ASMLA, which Iran classifies as a terror organization, advocates for an independent Arab state within the Iranian province of Khuzestan.
In a statement on Wednesday, PET said it has been working on the "highly unusual and very serious" case for "an extended period of time."
The plan was foiled in late September following a "comprehensive police operation" across Denmark that saw bridges shut down and train operations suspended, the statement said.
"Plans by a foreign intelligence service to assassinate an individual in Denmark are in no way justifiable," the intelligence service added.
According to PET, Danish authorities have been providing "personal protection" to the ASMLA leader in question since the spring of 2018 in response to "tangible threats" from Iran, and have been working with foreign partners to investigate suspected Iranian intelligence activity in Denmark "for an extended period of time."
Iran rejects claim
Tehran has rejected what it calls "hostile" Danish claims.
On Tuesday, Iranian Foreign Ministry spokesman Bahram Qasemi dismissed the claim and said it was in line "with the enemies' plots and conspiracies against the good and ever-growing Iran-Europe relations under present grave and special conditions," according to state-run IRNA news.
Iran blamed ASMLA for carrying out an attack at the end of September that targeted an Iranian military parade, leaving at least 29 people dead and wounding more than 70 others.
The Iranian Foreign Ministry had summoned its ambassadors in the Netherlands and Denmark after that incident, as well as the British diplomat in charge of affairs, saying Tehran expressed "severe protest" over those countries for hosting "members of a terrorist group that was behind the terror attack in Ahvaz."
Following an address by Danish Foreign Minister Anders Samuelsen on Tuesday, the ministry also said that its ambassador to Iran had been recalled from Tehran for consultations.
Danish Prime Minister Lars Løkke Rasmussen expressed his concern over the incident via Twitter, stating that "it is totally unacceptable that Iran or any other foreign state plans assassinations on Danish soil," reiterating that "further actions against Iran will be discussed in the EU."
Denmark will push for new EU-wide sanctions against Iran following the suspected assassination attempt, the ministry confirmed to CNN, adding that the government would be discussing "the issue of an Iranian intelligence agency's illegal activities in Europe" with international allies.
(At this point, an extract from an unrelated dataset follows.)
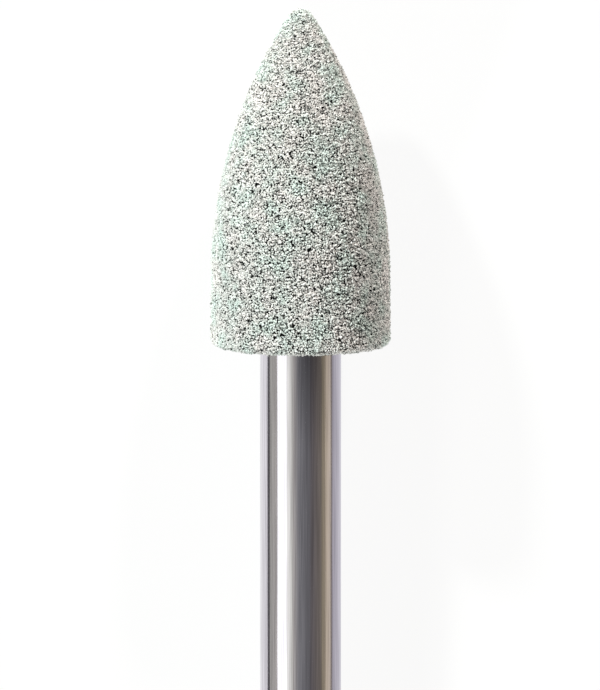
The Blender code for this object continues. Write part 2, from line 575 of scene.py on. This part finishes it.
# %% Running a tree
def run(tree, mesh, name, material, **values):
    """The mesh that a tree makes from another mesh, all in one material."""
    values["Material"] = material
    holder = bpy.data.objects.new(name, mesh)
    bpy.context.scene.collection.objects.link(holder)
    modifier = holder.modifiers.new(tree.name, "NODES")
    modifier.node_group = tree
    for socket in tree.interface.items_tree:
        if socket.in_out == "INPUT" and socket.name in values:
            modifier[socket.identifier] = values[socket.name]
    shown = holder.evaluated_get(bpy.context.evaluated_depsgraph_get())
    result = bpy.data.meshes.new_from_object(shown)
    bpy.data.objects.remove(holder)
    result.name = name
    result.materials.clear()
    result.materials.append(material)
    result.polygons.foreach_set("material_index", [0] * len(result.polygons))
    return result


def turned_mesh(name, outline, sides, material):
    """An outline turned about the z axis, with its faces outward."""
    profile = bpy.data.meshes.new(name + "_outline")
    profile.from_pydata([(r, 0.0, z) for r, z in outline], [], [])
    result = run(turning, profile, name, material, Sides=sides)
    bm = bmesh.new()
    bm.from_mesh(result)
    bmesh.ops.recalc_face_normals(bm, faces=bm.faces)
    bm.to_mesh(result)
    bm.free()
    return result


def lay_down(mesh, name):
    """A finished piece, moved in its mesh from the tool frame to its place on the table."""
    mesh.transform(Matrix.LocRotScale(foot, lying, None))
    piece = bpy.data.objects.new(name, mesh)
    bpy.context.scene.collection.objects.link(piece)
    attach(piece, "root")
    print(f"{name}: {sum(len(p.vertices) - 2 for p in mesh.polygons)} triangles")
    return piece


# %% [markdown]
# ## Polished steel
#
# Mandrels are drawn stainless wire, polished. A metal has no colour of its own beneath the
# mirror: the base colour is the tint of the mirror, here a faint cool grey. The low roughness
# keeps the stripes crisp. The drawing die leaves fine lines along the wire that polishing never
# quite removes. Noise stretched along the tool's axis stands in for them. It tints the mirror and
# bends it a little from line to line, and is drawn coarser than the real lines to show at all.

# %% Steel material
STEEL_ROUGHNESS = 0.11
STREAK_WIDTH = 0.045 * MM
STREAK_STRETCH = 60.0
STREAK_HEIGHT = 0.001 * MM
STREAK_BUMP = 0.3
STREAK_DETAIL = 2.0
DARKEST_AT = 0.3  # values of the noise
LIGHTEST_AT = 0.7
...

"This is an issue we will be dealing with within the EU, but of course we will work with any other states who are willing to cooperate with us on implementing sanctions against Iran," the Danish Foreign Ministry said.
US Secretary of State Mike Pompeo tweeted his approval of Denmark's actions in apprehending the "assassin" in the alleged plot, which he was part of a decades-long campaign of terror orchestrated by Tehran.
"We congratulate the government of #Denmark on its arrest of an Iranian regime assassin. For nearly 40 years, Europe has been the target of #Iran-sponsored terrorist attacks. We call on our allies and partners to confront the full range of Iran's threats to peace and security," he said.
European Commission spokeswoman Maja Kocijancic told CNN that the organization is "following the reports and (is) in contact with the Danish authorities. At this stage, this issue is being directly dealt with by the member state in question."
UK Foreign Secretary Jeremy Hunt has called the incident "deeply concerning," affirming that the UK is "with Denmark all the way."
Rasmussen tweeted a message of thanks to the UK government for its support, posting a picture of his meeting with British Prime Minister Theresa May and saying Denmark would work "in close collaboration" with the UK and other countries to "stand up to Iran."